Eleven cars from a 96-car train — carrying waxy crude from Utah and oil from North Dakota — derailed in Oregon’s Columbia River Gorge in 2016 and caught fire, the Oregonian reported.
Seed pointed to a partial train derailment in Colorado in February, where several cars fell into the South Platte River, as further proof of the risk the project invites.
Godes said he fears the risk of derailment not only in downtown Glenwood Springs, where the tracks run, but also in Glenwood Canyon, along the Colorado River, upon which millions in the country depend.
“There goes our gold medal fishing streams. There goes our rafting industry. There goes our tourism and tourism for communities like Silt, Rifle, Grand Junction,” Godes said. “This is a very fragile ecosystem to be running a dangerous train through.”
Plus, long trains added into Colorado’s rail lines would complicate railroad traffic, Seed said, potentially crowding the Moffat Tunnel and forcing the reopening of previously closed lines.
Not only could that rail traffic interrupt life in Colorado’s towns and cities, Denver included, Seed said, but an accident in any one of them could put lives at risk.
Runaway railroad tank cars carrying oil derailed and exploded in a Quebec town in 2013, killing 47, destroying 40 buildings and forcing a $150 million decontamination program that required an additional 37 buildings to be demolished and the removal of 294,000 tons of debris and soil, the New York Times reported.
The Surface Transportation Board should reexamine the project and these risks, Seed said.

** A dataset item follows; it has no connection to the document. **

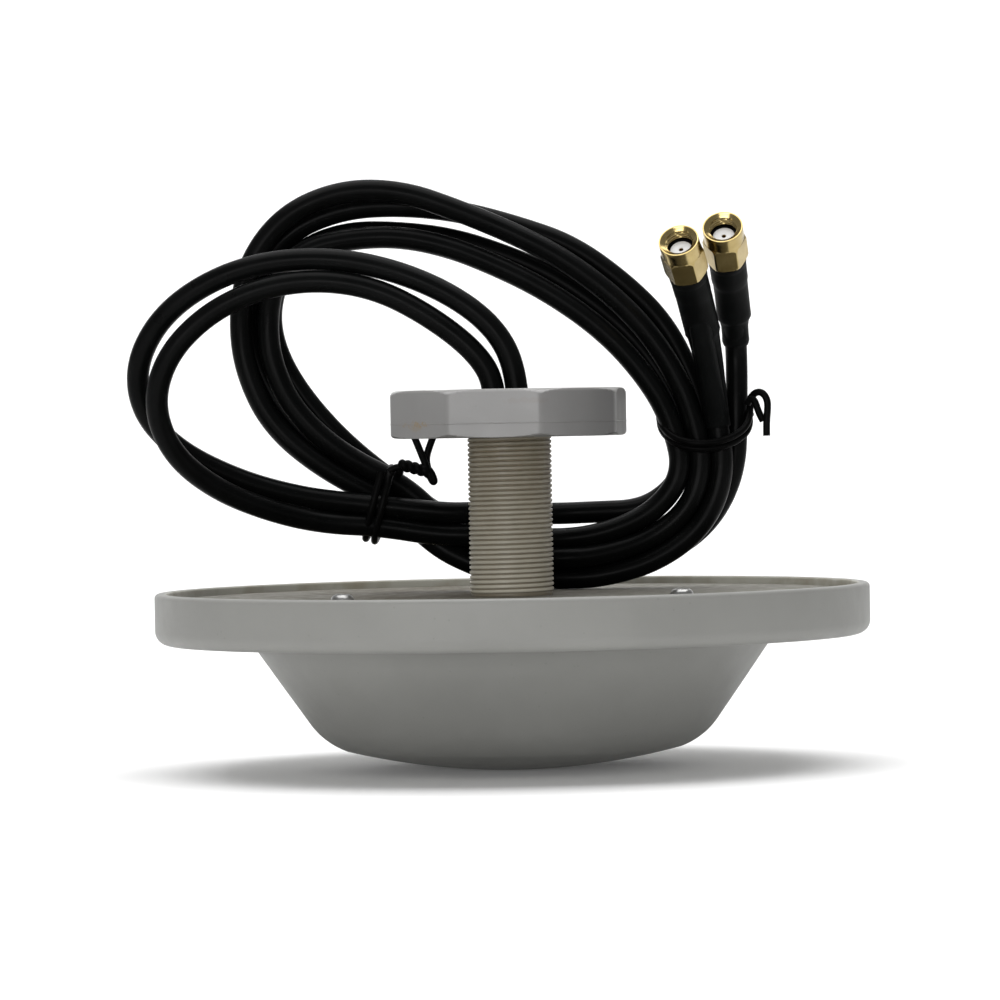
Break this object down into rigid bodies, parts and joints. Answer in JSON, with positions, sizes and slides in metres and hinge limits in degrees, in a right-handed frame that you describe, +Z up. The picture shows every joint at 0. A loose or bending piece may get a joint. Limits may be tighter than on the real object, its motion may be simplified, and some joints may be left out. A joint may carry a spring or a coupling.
{
  "type": "dome antenna",
  "caption": "Round dome antenna with a ground plate, a threaded stem, a lobed fixing nut and coaxial leads ending in screw connectors.",
  "frame": {"origin": "under the stem's axis, where the middle of the dome rests", "axes": "+Z up along the stem, away from the dome; +X to the right and +Y to the back, where the wound leads stand"},
  "size_m": [0.1721, 0.165, 0.138],
  "materials": {
    "radome_plastic": "satin moulded plastic, off-white",
    "plate_metal": "bright rolled sheet",
    "stem_plastic": "ivory moulded thread",
    "nut_plastic": "white moulded plastic",
    "screw_metal": "plain zinc",
    "board_laminate": "glass-fibre laminate with copper",
    "tin_plate": "tinned sheet",
    "lead_jacket": "black soft jacket, satin",
    "black_rubber": "black rubber",
    "tie_coating": "black plastic-coated wire",
    "gold_plate": "gold plating over brass",
    "white_insulator": "white fluoropolymer",
    "shrink_sleeve": "black heat-shrink sleeve"
  },
  "bodies": {
    "antenna": {"board_bracket_left": "tin_plate", "board_bracket_right": "tin_plate", "bracket_screws": "screw_metal", "centre_contact_left": "gold_plate", "centre_contact_right": "gold_plate", "connector_body_left": "gold_plate", "connector_body_right": "gold_plate", "crimp_ferrule_left": "gold_plate", "crimp_ferrule_right": "gold_plate", "feed_lug_left": "tin_plate", "feed_lug_right": "tin_plate", "gasket_left": "black_rubber", "gasket_right": "black_rubber", "ground_plate": "plate_metal", "heat_shrink_left": "shrink_sleeve", "heat_shrink_right": "shrink_sleeve", "inner_lead_left": "lead_jacket", "inner_lead_right": "lead_jacket", "insulator_left": "white_insulator", "insulator_right": "white_insulator", "isolation_strip": "tin_plate", "lead_coil": "lead_jacket", "lead_grommet": "black_rubber", "lead_loop_left": "lead_jacket", "lead_loop_right": "lead_jacket", "lead_tail_left": "lead_jacket", "lead_tail_right": "lead_jacket", "plate_screws": "screw_metal", "radiator_board_left": "board_laminate", "radiator_board_right": "board_laminate", "radome": "radome_plastic", "snap_ring_left": "gold_plate", "snap_ring_right": "gold_plate", "stem_lock_nut": "screw_metal", "threaded_stem": "stem_plastic", "twist_tie_left": "tie_coating", "twist_tie_right": "tie_coating"},
    "nut": {"fixing_nut": "nut_plastic"},
    "collar_left": {"coupling_nut_left": "gold_plate"},
    "collar_right": {"coupling_nut_right": "gold_plate"}
  },
  "joints": [
    {"name": "nut_travel", "type": "slide", "parent": "antenna", "child": "nut", "axis": [0, 0, 1], "range_m": [-0.036, 0]},
    {"name": "collar_turn_left", "type": "hinge", "parent": "antenna", "child": "collar_left", "pos_m": [0.0402, 0.011, 0.12135], "axis": [-0.195, -0.745, 0.638], "continuous": true},
    {"name": "collar_turn_right", "type": "hinge", "parent": "antenna", "child": "collar_right", "pos_m": [0.0507, 0.016, 0.12445], "axis": [-0.1102, -0.7662, 0.633], "continuous": true}
  ]
}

And so, too, should the U.S. Forest Service take a closer look, Zukoski said. The Center proactively appealed to the Forest Service, requesting that it deny access to the project, which would have to cross 12 miles of the Ashley National Forest.
Representatives of the Forest Service could not be reached immediately for comment, but officials in the agency are expected to make a decision on the project Friday, Zukoski said.